== GIVEN DATA
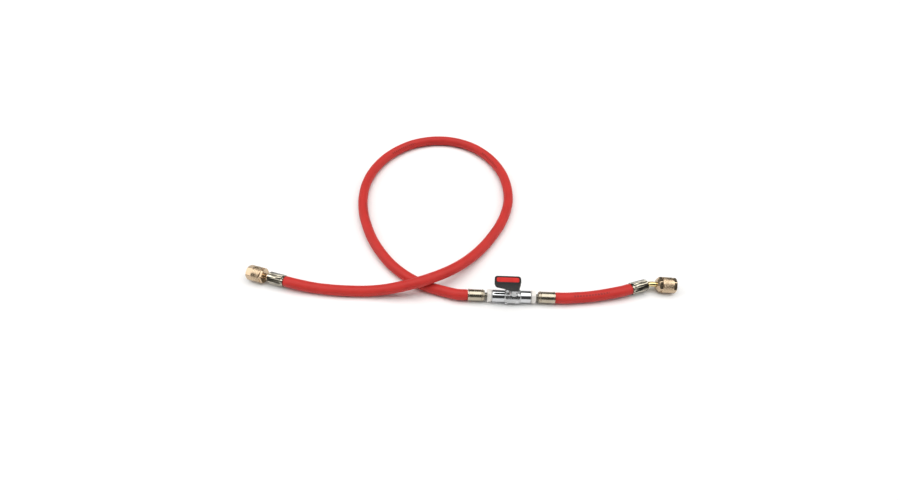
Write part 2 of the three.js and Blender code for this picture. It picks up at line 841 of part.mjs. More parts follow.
// The left end, from its sleeve's mouth outwards
const leftPlace = new THREE.Group();
leftPlace.position.set(leftEnd.x, leftEnd.y, nutAxisHeight);
leftPlace.rotation.z = leftEnd.turn;
hoseAssembly.add(leftPlace);
addPiece("left_ferrule", crimpedSleeve(), "nickel", leftPlace);
addPiece("left_stem", straightStem(), "brass", leftPlace);
const leftNutPlace = new THREE.Group();
leftNutPlace.position.x = crimpedSleeveLength + leftNeckLength;
leftPlace.add(leftNutPlace);
addPiece("left_gasket", gasket(), "seal", leftNutPlace);
addPiece("left_nut", swivelNut({
  length: leftNutLength,
  frontFlats: leftNutFrontFlats,
  backFlats: leftNutBackFlats,
  across: leftNutAcross,
  backCone: 0,
  cornerTurn: 0,
}), "warmNickel", leftNutPlace);

// The right end, from its sleeve's mouth outwards
const rightPlace = new THREE.Group();
rightPlace.position.set(rightEnd.x, rightEnd.y, nutAxisHeight);
rightPlace.rotation.z = rightEnd.turn;
hoseAssembly.add(rightPlace);
addPiece("right_ferrule", crimpedSleeve(), "nickel", rightPlace);
addPiece("bent_stem", bentStem(), "brass", rightPlace);
const rightNutPlace = new THREE.Group();
rightNutPlace.position.copy(nutPlaceOnBend());
rightNutPlace.rotation.z = -bendAngle;
rightPlace.add(rightNutPlace);
addPiece("right_gasket", gasket(), "seal", rightNutPlace);
addPiece("core_depressor", coreDepressor(), "brass", rightNutPlace);
addPiece("right_nut", swivelNut({
  length: rightNutLength,
  frontFlats: rightNutFrontFlats,
  backFlats: rightNutBackFlats + rightNutBackCone,
  across: rightNutAcross,
  backCone: rightNutBackCone,
  cornerTurn: THREE.MathUtils.degToRad(15),
}), "warmNickel", rightNutPlace);

// The two lengths of hose
addPiece("main_hose", longHose(), "rubber");
addPiece("short_hose", shortHose(), "rubber");

export default hoseAssembly;
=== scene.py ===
"""Looks of a charging hose with a small ball valve: metres, +Z up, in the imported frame."""
import math

import bmesh
import bpy
from mathutils import Matrix, Vector


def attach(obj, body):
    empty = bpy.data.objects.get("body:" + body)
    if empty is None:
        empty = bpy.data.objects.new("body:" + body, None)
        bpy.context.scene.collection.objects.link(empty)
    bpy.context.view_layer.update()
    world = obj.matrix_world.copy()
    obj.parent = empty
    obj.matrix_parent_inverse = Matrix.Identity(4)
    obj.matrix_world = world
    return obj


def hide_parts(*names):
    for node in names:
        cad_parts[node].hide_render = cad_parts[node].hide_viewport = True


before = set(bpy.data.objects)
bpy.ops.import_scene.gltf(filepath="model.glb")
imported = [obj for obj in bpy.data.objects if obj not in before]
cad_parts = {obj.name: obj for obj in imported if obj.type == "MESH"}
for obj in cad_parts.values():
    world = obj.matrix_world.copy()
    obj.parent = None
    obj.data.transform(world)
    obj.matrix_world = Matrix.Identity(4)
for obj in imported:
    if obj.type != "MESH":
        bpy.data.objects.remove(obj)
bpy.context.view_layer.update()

MM = 0.001
FIT = 0.3
NEARLY_STRAIGHT = math.radians(12)

# Camera: the photograph's view, from above and a little left of the valve
CAMERA_PLACE = (-57.0, -350.7, 488.0)
CAMERA_PITCH = 49.0
CAMERA_YAW = 2.45
CAMERA_LENS = 20.8

# Light: each softbox's azimuth from +X, height, half angle and soft edge in degrees, and its light
SOFTBOXES = [(90, 84, 30, 4, 2.25), (0, 47, 25, 6, 1.9), (180, 47, 25, 6, 1.9)]
ROOM_LIGHT = 0.07
WALL_LIGHT = 0.9
WALL_TOP = 14

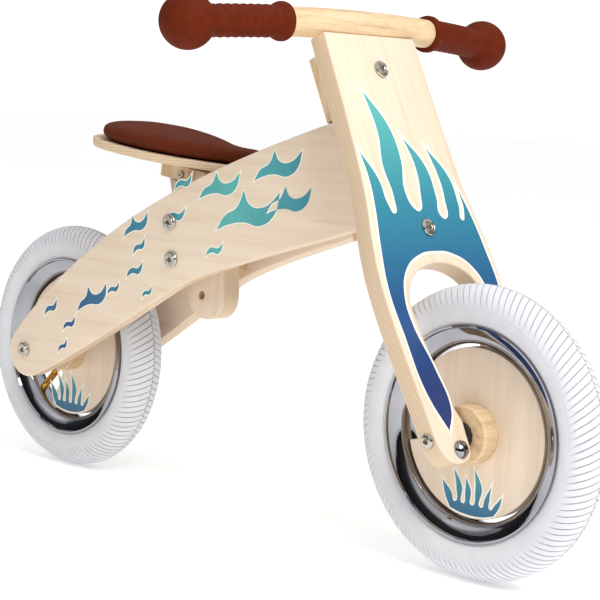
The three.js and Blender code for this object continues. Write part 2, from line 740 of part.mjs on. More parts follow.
function addSeat() {
  const board = piece(
    "seat_board",
    bike,
    sideExtrusion(seatProfile(0), 200).translate(0, 100, 0),
    birch,
  );
  const deep = { depth: 200, bevelEnabled: false, curveSegments: 12 };
  const plan = new THREE.ExtrudeGeometry(seatOutline(0), deep)
    .translate(0, 0, seatLevel - 80)
    .applyMatrix4(bike.matrixWorld);

  const cushion = new THREE.ExtrudeGeometry(seatOutline(2), {
    depth: cushionHeight - 14,
    bevelEnabled: true,
    bevelThickness: 7,
    bevelSize: 9,
    bevelOffset: -9,
    bevelSegments: 2,
    curveSegments: 7,
  }).translate(0, 0, 7);
  const points = cushion.attributes.position;
  for (let i = 0; i < points.count; i += 1) {
    points.setZ(i, points.getZ(i) + seatLevel + seatRise(points.getX(i)) + 2 * fit);
  }
  cushion.computeVertexNormals();
  piece("seat_cushion", bike, cushion, brownHide);

  const underside = (x) => seatLevel + seatRise(x) - seatBoardThickness;
  const topRear = 147;
  const topFront = 228;
  const shape = new THREE.Shape();
  const rearFoot = boltLine.x - 13.5;
  const frontFoot = boltLine.x + 39.5;
  const footZ = boltLine.z - 97;
  const footRadius = 21;
  shape.moveTo(topFront, underside(topFront) - 1);
  shape.lineTo(topRear, underside(topRear) - 1);
  shape.lineTo(rearFoot - 1, footZ + 34);
  shape.quadraticCurveTo(rearFoot + 1, footZ, rearFoot + footRadius + 3, footZ);
  shape.quadraticCurveTo(frontFoot, footZ, frontFoot, footZ + footRadius + 7);
  shape.lineTo(frontFoot - 5, boltLine.z);
  shape.closePath();
  const post = piece(
    "seat_post",
    bike,
    sideExtrusion(shape, postThickness, 1.5).translate(0, postThickness / 2, 0),
    birch,
  );

  const cleatLength = 62;
  const cleatHeight = 14;
  const cleatWidth = 14;
  const cleatX = (topRear + topFront) / 2;
  const slope = Math.atan2(underside(topRear) - underside(topFront), topFront - topRear);
  const cleatZ = underside(cleatX) - 1.6 - cleatHeight / 2;
  const screwTools = [];
  const cleats = [];
  for (const [side, sign] of [["right", -1], ["left", 1]]) {
    const y = sign * (postThickness / 2 + fit + cleatWidth / 2);
    const cleat = piece(
      `seat_cleat_${side}`,
      bike,
      new THREE.BoxGeometry(cleatLength, cleatWidth, cleatHeight),
      beech,
      [cleatX, y, cleatZ],
      [0, slope, 0],
    );
    const screwX = cleatX + sign * 18; // one screw towards the tail, the other towards the nose
    const head = cleatZ - cleatHeight / 2 - (screwX - cleatX) * Math.tan(slope) - 3.4;
    screwTools.push(rodTool(bike, [screwX, y, head], [screwX, y, head + 24], 2.2));
    piece(`seat_screw_${side}`, bike, boltShape(4, 2, 1.9, 22), nickel, [screwX, y, head], facingDown);
    cleats.push([cleat, [rodTool(bike, [screwX, y, head - 10], [screwX, y, head + 40], 2.2)]]);
  }
  const crossX = cleatX;
  const cross = [[crossX, -40, cleatZ - 1], [crossX, 40, cleatZ - 1]];
  const crossTool = () => rodTool(bike, cross[0], cross[1], 2.2);
  for (const [cleat, tools] of cleats) carve(cleat, [...tools, crossTool()]);
  const crossHalf = postThickness / 2 + cleatWidth + 2 * fit;
  const crossBolt = boltShape(4, 2, 1.9, 2 * crossHalf + 2);
  piece("seat_cross_bolt", bike, crossBolt, nickel, [crossX, -crossHalf - 2, cleatZ - 1]);
  carve(board, screwTools, [plan]);

  // The saddle bolts stand still in the panels, and the post slides past them in a slot.
  const slotTop = boltLine;
  const slotLow = {
    x: lowerBolt.x + holePitch * Math.sin(postLean),
    z: lowerBolt.z - holePitch * Math.cos(postLean),
  };
  const slotRadius = boltRadius + running;
  const slot = sideExtrusion(slotShape(slotTop, slotLow, slotRadius), 60)
    .translate(0, 30, 0)
    .applyMatrix4(bike.matrixWorld);
  carve(post, [slot, crossTool()]);
}

function slotShape(top, low, radius) {
  const lean = Math.atan2(low.x - top.x, top.z - low.z);
  const shape = new THREE.Shape();
  shape.absarc(low.x, low.z, radius, Math.PI + lean, 2 * Math.PI + lean, false);
  shape.absarc(top.x, top.z, radius, lean, Math.PI + lean, false);
  return shape;
}

function addSeatMounting() {
  const cheekX = [182, 230];
  const cheekZ = [boltLine.z - 48, boltLine.z + 12];
  for (const [side, sign] of [["right", -1], ["left", 1]]) {
    const inner = postThickness / 2 + fit;
    const shape = new THREE.Shape();
    shape.moveTo(cheekX[0], sign * inner);
    shape.lineTo(cheekX[1], sign * inner);
    shape.lineTo(cheekX[1], sign * (panelInner(cheekX[1]) - fit));
    shape.lineTo(cheekX[0], sign * (panelInner(cheekX[0]) - fit));
    shape.closePath();
    const cheek = piece(
      `post_cheek_${side}`,
      bike,
      new THREE.ExtrudeGeometry(shape, { depth: cheekZ[1] - cheekZ[0], bevelEnabled: false }),
      beech,
      [0, 0, cheekZ[0]],
    );
    const hole = ({ x, z }) => rodTool(bike, [x, 0, z], [x, sign * 60, z], boltRadius + fit);
    carve(cheek, [boltLine, lowerBolt].map(hole));
  }
  for (const [i, { x, z }] of [boltLine, lowerBolt].entries()) {
    const head = 3.2;
    const face = panelOuter(x - boltHeadRadius) + fit + head;
    const bolt = boltShape(boltHeadRadius, head, boltRadius, 2 * face - 8);
    piece(`seat_bolt_${i + 1}`, bike, bolt, nickel, [x, -face, z]);
    piece(`seat_nut_${i + 1}`, bike, capNut(head), nickel, [x, face, z], facingLeft);
  }
}

// A low round cap that closes the far end of a saddle bolt.
function capNut(height) {
  return turned(
    [
      [0, 1.6],
      [3, 1.6],
      [3, 0],
      [boltHeadRadius - 1.5, 0],
      [boltHeadRadius, 1.5],
      [boltHeadRadius, height],
      [0, height],
    ],
    boltSides,
  );
}

addPanel("right");
addPanel("left");
addHead();
addFork();
addHandlebar();
addFrontAxle();
addRearAxle();
addSeatMounting();
addSeat();
addWheel("rear", bike, [0, 0, 0], notchMiddle.rear);
addWheel("front", fork, [boardMiddle, 0, 0], notchMiddle.front);

export default root;
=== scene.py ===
# %% [markdown]
# # A child's wooden balance bike
# The moving frame was made first, as exact solids. Here each visible piece gets its fine shape and finish.
# Everything is in metres, +X points forward, +Y to the rider's left and +Z up.

# %% Load the frame
import math

import bpy
import numpy as np
from mathutils import Matrix, Vector


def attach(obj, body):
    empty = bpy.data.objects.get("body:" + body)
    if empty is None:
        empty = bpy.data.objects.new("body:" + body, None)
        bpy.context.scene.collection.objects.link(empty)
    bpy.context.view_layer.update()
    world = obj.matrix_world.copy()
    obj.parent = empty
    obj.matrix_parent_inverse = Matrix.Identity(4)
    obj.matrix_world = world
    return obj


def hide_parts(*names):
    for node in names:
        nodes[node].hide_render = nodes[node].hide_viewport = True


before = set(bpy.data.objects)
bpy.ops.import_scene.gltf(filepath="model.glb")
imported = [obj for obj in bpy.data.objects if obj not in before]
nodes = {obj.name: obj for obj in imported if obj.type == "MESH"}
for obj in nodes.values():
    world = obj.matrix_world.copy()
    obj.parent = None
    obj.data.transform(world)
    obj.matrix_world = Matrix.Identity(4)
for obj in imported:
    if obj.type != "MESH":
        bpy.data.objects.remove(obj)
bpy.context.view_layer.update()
MM = 0.001
BOARD_THICKNESS, PANEL_THICKNESS = 19, 18
BOARD_FACE = 36.5  # from the steering axis to the front of the fork board
PANEL_SPREAD = 70  # from the middle to a side panel, at the rear axle
print("pieces in the frame:", len(nodes))

# %% [markdown]
# The fork leans back, and the two side panels close in towards it. A matrix for each holds where its flat
# face lies, so that boards and prints can be drawn flat and then stood in place.

# %% Places
LEAN = math.radians(25.8)
SPLAY = math.atan(0.1)
REAR_AXLE = Vector((-0.28, 0, 0.13))
FRONT_AXLE = Vector((0.28, 0, 0.13))
AXLE_AHEAD = 27 * MM
FORK_ORIGIN = FRONT_AXLE - Vector((math.cos(LEAN), 0, math.sin(LEAN))) * AXLE_AHEAD
AHEAD = Vector((math.cos(LEAN), 0, math.sin(LEAN)))
UP_FORK = Vector((-math.sin(LEAN), 0, math.cos(LEAN)))
LEFT = Vector((0, 1, 0))


def matrix_of(x_axis, y_axis, z_axis, origin):
    """A matrix whose columns are three directions and a place."""
    turn = Matrix((x_axis, y_axis, z_axis)).transposed().to_4x4()
    return Matrix.Translation(origin) @ turn


FORK = matrix_of(AHEAD, LEFT, UP_FORK, FORK_ORIGIN)  # ahead, left, up the steering axis
BOARD_MIDDLE = matrix_of(LEFT, UP_FORK, AHEAD, FORK_ORIGIN + AHEAD * AXLE_AHEAD)
BOARD_FRONT = matrix_of(LEFT, UP_FORK, AHEAD, FORK_ORIGIN + AHEAD * BOARD_FACE * MM)


def panel_matrix(side, inward):
    """Along the panel, up, and out of its outer face; inward moves it into the wood."""
    along = Vector((math.cos(SPLAY), -side * math.sin(SPLAY), 0))
    out = Vector((math.sin(SPLAY), side * math.cos(SPLAY), 0))
    start = REAR_AXLE + Vector((0, side * PANEL_SPREAD * MM, 0))
    return matrix_of(along, Vector((0, 0, 1)), out, start - out * inward)


print("steering axis meets the axle's height at", [round(v, 4) for v in FORK_ORIGIN])

# %% [markdown]
# Three habits keep operators predictable: nothing is selected before a piece is added, the finished piece
# is placed inside its mesh, and smooth shading stops at real corners.

# %% Helpers for pieces


def start_clean():
    if bpy.context.object and bpy.context.object.mode != "OBJECT":
        bpy.ops.object.mode_set(mode="OBJECT")
    bpy.ops.object.select_all(action="DESELECT")


def only(obj):
    start_clean()
    obj.select_set(True)
    bpy.context.view_layer.objects.active = obj
    return obj


def tidy_mesh(obj, merge=1e-6):
    only(obj)
    bpy.ops.object.mode_set(mode="EDIT")
    bpy.ops.mesh.select_all(action="SELECT")
    bpy.ops.mesh.remove_doubles(threshold=merge)
    bpy.ops.mesh.dissolve_degenerate(threshold=merge)
    bpy.ops.mesh.normals_make_consistent(inside=False)
    bpy.ops.object.mode_set(mode="OBJECT")
    return obj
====
*TASK*:
Reproduce exactly the lines from the line with "rightPlace.rotation.z = rightEnd.turn;" to the line with "NEARLY_STRAIGHT = math.radians(12)", both end lines included.

*EXERCISE OUTPUT*:
rightPlace.rotation.z = rightEnd.turn;
hoseAssembly.add(rightPlace);
addPiece("right_ferrule", crimpedSleeve(), "nickel", rightPlace);
addPiece("bent_stem", bentStem(), "brass", rightPlace);
const rightNutPlace = new THREE.Group();
rightNutPlace.position.copy(nutPlaceOnBend());
rightNutPlace.rotation.z = -bendAngle;
rightPlace.add(rightNutPlace);
addPiece("right_gasket", gasket(), "seal", rightNutPlace);
addPiece("core_depressor", coreDepressor(), "brass", rightNutPlace);
addPiece("right_nut", swivelNut({
  length: rightNutLength,
  frontFlats: rightNutFrontFlats,
  backFlats: rightNutBackFlats + rightNutBackCone,
  across: rightNutAcross,
  backCone: rightNutBackCone,
  cornerTurn: THREE.MathUtils.degToRad(15),
}), "warmNickel", rightNutPlace);

// The two lengths of hose
addPiece("main_hose", longHose(), "rubber");
addPiece("short_hose", shortHose(), "rubber");

export default hoseAssembly;
=== scene.py ===
"""Looks of a charging hose with a small ball valve: metres, +Z up, in the imported frame."""
import math

import bmesh
import bpy
from mathutils import Matrix, Vector


def attach(obj, body):
    empty = bpy.data.objects.get("body:" + body)
    if empty is None:
        empty = bpy.data.objects.new("body:" + body, None)
        bpy.context.scene.collection.objects.link(empty)
    bpy.context.view_layer.update()
    world = obj.matrix_world.copy()
    obj.parent = empty
    obj.matrix_parent_inverse = Matrix.Identity(4)
    obj.matrix_world = world
    return obj


def hide_parts(*names):
    for node in names:
        cad_parts[node].hide_render = cad_parts[node].hide_viewport = True


before = set(bpy.data.objects)
bpy.ops.import_scene.gltf(filepath="model.glb")
imported = [obj for obj in bpy.data.objects if obj not in before]
cad_parts = {obj.name: obj for obj in imported if obj.type == "MESH"}
for obj in cad_parts.values():
    world = obj.matrix_world.copy()
    obj.parent = None
    obj.data.transform(world)
    obj.matrix_world = Matrix.Identity(4)
for obj in imported:
    if obj.type != "MESH":
        bpy.data.objects.remove(obj)
bpy.context.view_layer.update()

MM = 0.001
FIT = 0.3
NEARLY_STRAIGHT = math.radians(12)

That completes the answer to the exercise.